Poet Lisa Robertson was born in Toronto in 1961. She lived for many years in Vancouver, where she studied at Simon Fraser University, ran an independent bookstore, and was a collective member of the Kootenay School of Writing, a writer-run center for writing, publishing, and scholarship. While in Vancouver, Robertson was also involved in Artspeak Gallery, an alternative gallery that connects the visual arts and writing; she is an honorary member of their board of directors.

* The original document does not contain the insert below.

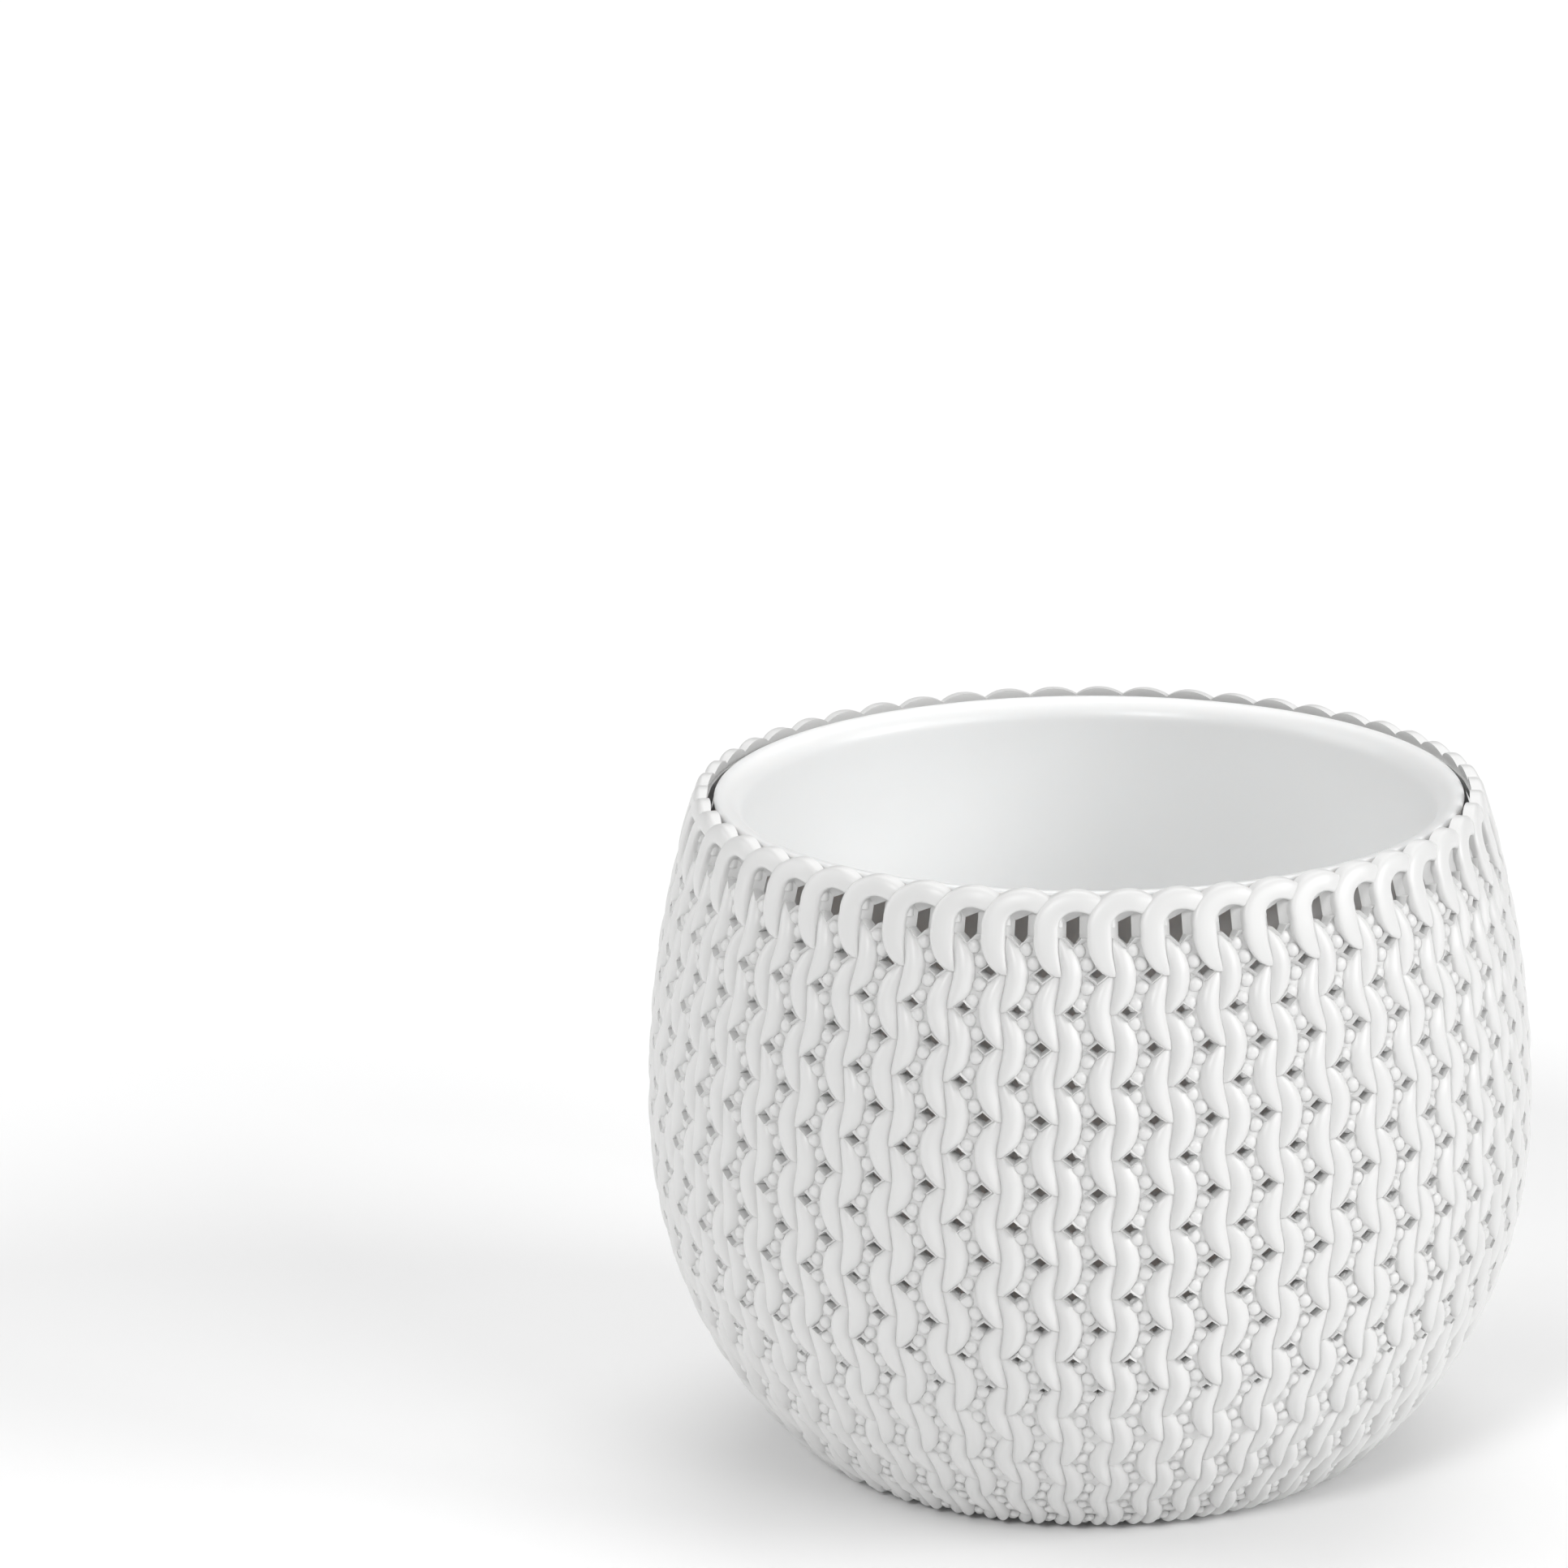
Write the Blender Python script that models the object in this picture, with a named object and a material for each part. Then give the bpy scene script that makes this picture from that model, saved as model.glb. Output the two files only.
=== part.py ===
"""Round plastic planter: an openwork outer pot that looks knitted, and a smooth liner that lifts out of it.

Blender 4.5, metres, +Z up. The origin is the middle of the flat base. The outer pot has 50 columns of stitches
around it; column 0 faces -Y. Each column ends in a loop at the rim, with a window under it.
"""
import math

import bmesh
import bpy

# Outer pot, driving dimensions
BELLY_RADIUS = 0.120        # widest radius, over the crests of the columns
BELLY_HEIGHT = 0.0953       # height of the widest place
UPPER_AXIS = 0.1836         # vertical semi-axis of the ellipse above the belly
LOWER_AXIS = 0.1212         # vertical semi-axis of the superellipse below the belly
LOWER_POWER = 2.1           # its exponent
COLUMNS = 50                # knitted columns around the pot
FLUTE_DEPTH = 0.0015        # how far the wall dips between two columns
WALL = 0.0044               # wall, from the column crests to the smooth inside
BASE_RADIUS = 0.0745        # flat ring that the pot stands on
BASE_ROUND = 0.0024         # height over which the base rounds into the wall
FLOOR = 0.0030              # thickness of the outer pot's floor
BODY_ROWS = 12              # rows of faces from the base to the rim band

# Rim band: loops with a window under each
BAND_BOTTOM = 0.1660        # where the rows for the windows start
WINDOW_BOTTOM = 0.1698
WINDOW_TOP = 0.1784
INNER_WINDOW_BOTTOM = 0.1693
INNER_WINDOW_TOP = 0.1757
RIM_HEIGHT = 0.1819         # mean height of the scalloped top edge
SCALLOP = 0.0014            # half of the height between a crest and a dip of that edge
CREST_PHASE = 0.33          # where the loop is highest, in columns from the column's middle
OUTER_PHASES = (0.04, 0.33, 0.62, 0.83)     # window edge, crest, window edge, dip
INNER_PHASES = (0.19, 0.33, 0.47, 0.83)     # the window narrows towards the inside
WINDOW_SPANS = (0, 1)       # the spans between phases that the window takes

# Liner
GAP = 0.0003                # clearance between the two pots where they meet
LINER_WALL = 0.0022
LINER_FLOOR = 0.0025
LINER_FOOT_RADIUS = 0.0700  # flat underside
LINER_CORNER_RADIUS = 0.0765
LINER_CORNER_HEIGHT = 0.0100
LINER_NECK_RADIUS = 0.0952  # outside of the wall, just under the lip
LIP_RADIUS = 0.1004
LIP_TOP = 0.1817
LIP_UNDERSIDE = 0.1775
LIP_EDGE = 0.0011           # rounding of the lip's outer edge
LIP_INNER_ROUND = 0.0060    # rounding of the lip into the inside of the liner
LINER_SIDES = 60
ARC_STEPS = 4               # faces on each rounding of the lip


def outer_radius(height):
    """Outside of the pot: an ellipse above the belly and a superellipse below it."""
    rise = height - BELLY_HEIGHT
    if rise > 0:
        return BELLY_RADIUS * math.sqrt(1 - (rise / UPPER_AXIS) ** 2)
    return BELLY_RADIUS * (1 - (-rise / LOWER_AXIS) ** LOWER_POWER) ** (1 / LOWER_POWER)


def rim_height(phase):
    """Height of the scalloped top edge at a place within a column."""
    return RIM_HEIGHT + SCALLOP * math.cos(2 * math.pi * (phase - CREST_PHASE))


def ring(mesh, phases, radii, heights):
    """A closed row of vertices: the given phases, radii and heights, repeated for each column."""
    row = []
    for column in range(COLUMNS):
        for phase, radius, height in zip(phases, radii, heights):
            angle = 2 * math.pi * (column + phase) / COLUMNS
            row.append(mesh.verts.new((radius * math.sin(angle), -radius * math.cos(angle), height)))
    return row


def join_rows(mesh, low, high, skip=()):
    """Faces that look outwards between two rows of the same length, leaving out some spans of each column."""
    count = len(low)
    per_column = count // COLUMNS
    for i in range(count):
        if i % per_column not in skip:
            j = (i + 1) % count
            mesh.faces.new((low[i], low[j], high[j], high[i]))


def join_double_row(mesh, single, double, upwards=True):
    """Faces from a row to one with twice as many vertices."""
    count = len(single)
    for i in range(count):
        j = (i + 1) % count
        corners = [single[i], single[j], double[2 * j], double[2 * i + 1], double[2 * i]]
        mesh.faces.new(corners if upwards else corners[::-1])


def line_window(mesh, outer_low, outer_high, inner_low, inner_high):
    """The sill, head and sides of every window, from the outside of the wall to its inside."""
    per_column = len(OUTER_PHASES)
    for column in range(COLUMNS):
        first = column * per_column + WINDOW_SPANS[0]
        last = column * per_column + WINDOW_SPANS[-1] + 1
        for i in range(first, last):
            mesh.faces.new((outer_low[i], outer_low[i + 1], inner_low[i + 1], inner_low[i]))
            mesh.faces.new((outer_high[i + 1], outer_high[i], inner_high[i], inner_high[i + 1]))
        mesh.faces.new((outer_high[first], outer_low[first], inner_low[first], inner_high[first]))
        mesh.faces.new((outer_low[last], outer_high[last], inner_high[last], inner_low[last]))


def outer_rows(mesh):
    """The fluted outside, from the base ring up to the rim band."""
    phases = (0.0, 0.5)
    base = (BASE_RADIUS, BASE_RADIUS - FLUTE_DEPTH)
    rows = [ring(mesh, phases, base, (0.0, 0.0))]
    for i in range(BODY_ROWS):
        share = (i / (BODY_ROWS - 1)) ** 1.3
        height = BASE_ROUND + (BAND_BOTTOM - BASE_ROUND) * share
        radius = outer_radius(height)
        rows.append(ring(mesh, phases, (radius, radius - FLUTE_DEPTH), (height, height)))
    return rows


def inner_rows(mesh):
    """The smooth inside, from the rim band down to the floor."""
    rows = []
    count = BODY_ROWS // 2
    for i in range(count):
        share = (i / (count - 1)) ** 1.3
        height = FLOOR + (BAND_BOTTOM - FLOOR) * share
        radius = outer_radius(height) - WALL
        rows.append(ring(mesh, (0.0, 0.5), (radius, radius), (height, height)))
    return rows


def band_rows(mesh, phases, heights, offset):
    """The rows of the rim band on one side of the wall; the last one is the scalloped top edge."""
    rows = []
    for height in heights:
        radius = outer_radius(height) - offset
        rows.append(ring(mesh, phases, [radius] * len(phases), [height] * len(phases)))
    tops = [rim_height(phase) for phase in phases]
    rows.append(ring(mesh, phases, [outer_radius(top) - offset for top in tops], tops))
    return rows


def make_outer_pot():
    """One closed shell: fluted outside, rim band with windows, smooth inside, floor and base."""
    mesh = bmesh.new()
    outside = outer_rows(mesh)
    for low, high in zip(outside, outside[1:]):
        join_rows(mesh, low, high)
    outer_band = band_rows(mesh, OUTER_PHASES, (WINDOW_BOTTOM, WINDOW_TOP), 0.0)
    inner_band = band_rows(mesh, INNER_PHASES, (INNER_WINDOW_BOTTOM, INNER_WINDOW_TOP), WALL)
    join_double_row(mesh, outside[-1], outer_band[0])
    join_rows(mesh, outer_band[0], outer_band[1], skip=WINDOW_SPANS)
    join_rows(mesh, outer_band[1], outer_band[2])
    join_rows(mesh, outer_band[2], inner_band[2])
    join_rows(mesh, inner_band[2], inner_band[1])
    join_rows(mesh, inner_band[1], inner_band[0], skip=WINDOW_SPANS)
    line_window(mesh, outer_band[0], outer_band[1], inner_band[0], inner_band[1])
    inside = inner_rows(mesh)
    join_double_row(mesh, inside[-1], inner_band[0], upwards=False)
    for low, high in zip(inside, inside[1:]):
        join_rows(mesh, high, low)
    mesh.faces.new(outside[0][::-1])
    mesh.faces.new(inside[0])
    return add_object("outer_pot", mesh)


def arc(centre_r, centre_z, size_r, size_z, start, end):
    """Points of an elliptical arc in the profile plane; angles in quarter turns from the outward direction."""
    points = []
    for i in range(ARC_STEPS + 1):
        angle = math.pi / 2 * (start + (end - start) * i / ARC_STEPS)
        points.append((centre_r + size_r * math.cos(angle), centre_z + size_z * math.sin(angle)))
    return points


def liner_profile():
    """Outline of the liner's half section, from the middle of its underside round to the middle of its floor."""
    underside = FLOOR + GAP
    neck_inside = LINER_NECK_RADIUS - LINER_WALL
    profile = [(0.0, underside), (LINER_FOOT_RADIUS, underside)]
    profile.append((LINER_CORNER_RADIUS, LINER_CORNER_HEIGHT))
    profile.append((LINER_NECK_RADIUS, LIP_UNDERSIDE))
    profile.append((LIP_RADIUS - LIP_EDGE / 2, LIP_UNDERSIDE))
    profile += arc(LIP_RADIUS - LIP_EDGE, LIP_TOP - LIP_EDGE, LIP_EDGE, LIP_EDGE, 0, 1)
    profile += arc(neck_inside + LIP_INNER_ROUND, LIP_TOP - LIP_INNER_ROUND, LIP_INNER_ROUND, LIP_INNER_ROUND, 1, 2)
    profile.append((LINER_CORNER_RADIUS - LINER_WALL, LINER_CORNER_HEIGHT + LINER_FLOOR))
    profile.append((LINER_FOOT_RADIUS - LINER_WALL, underside + LINER_FLOOR))
    profile.append((0.0, underside + LINER_FLOOR))
    return profile


def make_liner_pot():
    """The turned liner, a tapered pot with a rounded lip."""
    mesh = bmesh.new()
    profile = liner_profile()
    rows = []
    for radius, height in profile[1:-1]:
        row = []
        for i in range(LINER_SIDES):
            angle = 2 * math.pi * i / LINER_SIDES
            row.append(mesh.verts.new((radius * math.sin(angle), -radius * math.cos(angle), height)))
        rows.append(row)
    for low, high in zip(rows, rows[1:]):
        for i in range(LINER_SIDES):
            j = (i + 1) % LINER_SIDES
            mesh.faces.new((low[i], low[j], high[j], high[i]))
    mesh.faces.new(rows[0][::-1])
    mesh.faces.new(rows[-1])
    return add_object("liner_pot", mesh)


def add_object(name, mesh):
    """Turn a bmesh into a smooth-shaded object at the origin."""
    data = bpy.data.meshes.new(name)
    mesh.to_mesh(data)
    mesh.free()
    data.shade_smooth()
    data.set_sharp_from_angle(angle=math.radians(30))
    obj = bpy.data.objects.new(name, data)
    bpy.context.scene.collection.objects.link(obj)
    return obj


def white_plastic(name, colour, roughness):
    """Moulded plastic."""
    material = bpy.data.materials.new(name)
    material.use_nodes = True
    shader = material.node_tree.nodes["Principled BSDF"]
    shader.inputs["Base Color"].default_value = (*colour, 1.0)
    shader.inputs["Roughness"].default_value = roughness
    shader.inputs["Metallic"].default_value = 0.0
    return material


for old in list(bpy.data.objects):
    bpy.data.objects.remove(old, do_unlink=True)

outer_pot = make_outer_pot()
outer_pot.data.materials.append(white_plastic("white_satin_plastic", (0.84, 0.84, 0.83), 0.42))
liner_pot = make_liner_pot()
liner_pot.data.materials.append(white_plastic("white_gloss_plastic", (0.86, 0.86, 0.85), 0.30))
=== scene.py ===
"""Looks of the knitted planter: a white openwork outer pot and the smooth liner that stands in it.

Places on the outer pot's wall have three coordinates: a column (0 to 50 around the pot, column 0 facing -Y, a
whole number in the middle of a column of stitches), a distance in metres down the wall from the first row of
left-hand holes, and a level, which is metres out from the strands' crests and so negative inside the wall.
"""
import math

import bmesh
import bpy
import numpy as np
from mathutils import Matrix, Vector


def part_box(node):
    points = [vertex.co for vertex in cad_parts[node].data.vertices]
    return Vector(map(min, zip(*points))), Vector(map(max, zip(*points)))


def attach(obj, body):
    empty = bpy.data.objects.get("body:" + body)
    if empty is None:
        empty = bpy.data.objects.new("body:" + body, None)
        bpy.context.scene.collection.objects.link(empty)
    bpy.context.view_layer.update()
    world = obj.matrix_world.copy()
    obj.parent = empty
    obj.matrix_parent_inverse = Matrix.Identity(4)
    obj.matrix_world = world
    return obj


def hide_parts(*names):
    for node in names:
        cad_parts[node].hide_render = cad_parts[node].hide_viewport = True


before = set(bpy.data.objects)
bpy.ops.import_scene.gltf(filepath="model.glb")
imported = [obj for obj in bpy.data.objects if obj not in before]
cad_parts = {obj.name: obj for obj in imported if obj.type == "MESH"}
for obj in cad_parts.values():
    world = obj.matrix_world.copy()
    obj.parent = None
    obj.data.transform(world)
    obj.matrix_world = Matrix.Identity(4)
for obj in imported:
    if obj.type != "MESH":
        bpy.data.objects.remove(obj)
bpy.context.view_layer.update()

# Outer pot
POT_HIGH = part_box("outer_pot")[1]
BELLY_RADIUS = POT_HIGH.y       # widest radius, over the crests of the strands
BELLY_HEIGHT = 0.0953
UPPER_AXIS = 0.1836             # vertical semi-axis of the ellipse above the belly
LOWER_AXIS = 0.1212             # vertical semi-axis of the superellipse below the belly
LOWER_POWER = 2.1
BASE_RADIUS = 0.0745            # flat base
BASE_ROUND = 0.0024             # height over which the base rounds into the wall
BASE_DRAW = 0.0030              # how far the wall draws in towards the corner of that rounding
BASE_INSET = 0.001              # how far inside the flat base's edge the rounding ends
COLUMNS = 50
STITCH = 0.01884                # one stitch, measured down the wall
FIRST_NOTCH = 0.1629            # height of the first row of left-hand holes
NOTCH = 0.278                   # how far a hole sits from the middle of its column, in columns
WALL = 0.0044                   # from the crests to the smooth inside of the wall
BED = 0.0030                    # depth of the ground between the strands
ROOT = 0.0003                   # how far strands and beads reach into the ground
RELIEF_POWER = 0.7              # how strongly the relief follows the pot's girth
ROWS = 20                       # rows of holes, half a stitch apart, from below the windows to the base
FLOOR_HEIGHT = 0.0030           # height of the floor inside
FLOOR_RADIUS = 0.0725           # its flat part, wider than the liner's foot
UNDERSIDE = ((0.0655, 0.0014), (0.0640, 0.0))       # radii and heights of the underside's low rounded edge

# The table that the wall's outline is read from
TABLE_ABOVE = 0.004             # how far it reaches above the rim
TABLE_STEP = 0.0002             # distance between its rows
TABLE_SMOOTHING = 8             # rows to either side that a normal is averaged over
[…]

Robertson is known for working in book-length projects. Her subject matter includes political themes, such as gender and nation, as well as the problems of form and genre; she has written works that explore literary forms such as the pastoral, epic, and weather forecast. Her books of poetry include XEclogue (1993); Debbie: An Epic (1997), nominated for a Governor General’s Award; The Weather (2001), which Robertson wrote during her Judith E. Wilson fellowship at Cambridge University; The Men (2006); and R’s Boat (2010). Her architectural essays are collected in Occasional Works and Seven Walks from the Office for Soft Architecture (revised ed. 2010), and she has published a work of prose essays, Nilling (2012). Robertson has been the subject of a special issue of Chicago Review and was the Holloway poet-in-residence at the University of California-Berkeley in 2006. In 2005 she was awarded the PIP Gertrude Stein Awards for Innovative Poetry in English.
Robertson has taught at the University of California-San Diego, Capilano College, Dartington College of Art, the California College of Art, and the University of Cambridge. She holds no degrees and has no academic affiliation, and supports herself through free-lance writing on art, architecture, astrology, interior design, and food. She currently lives in France.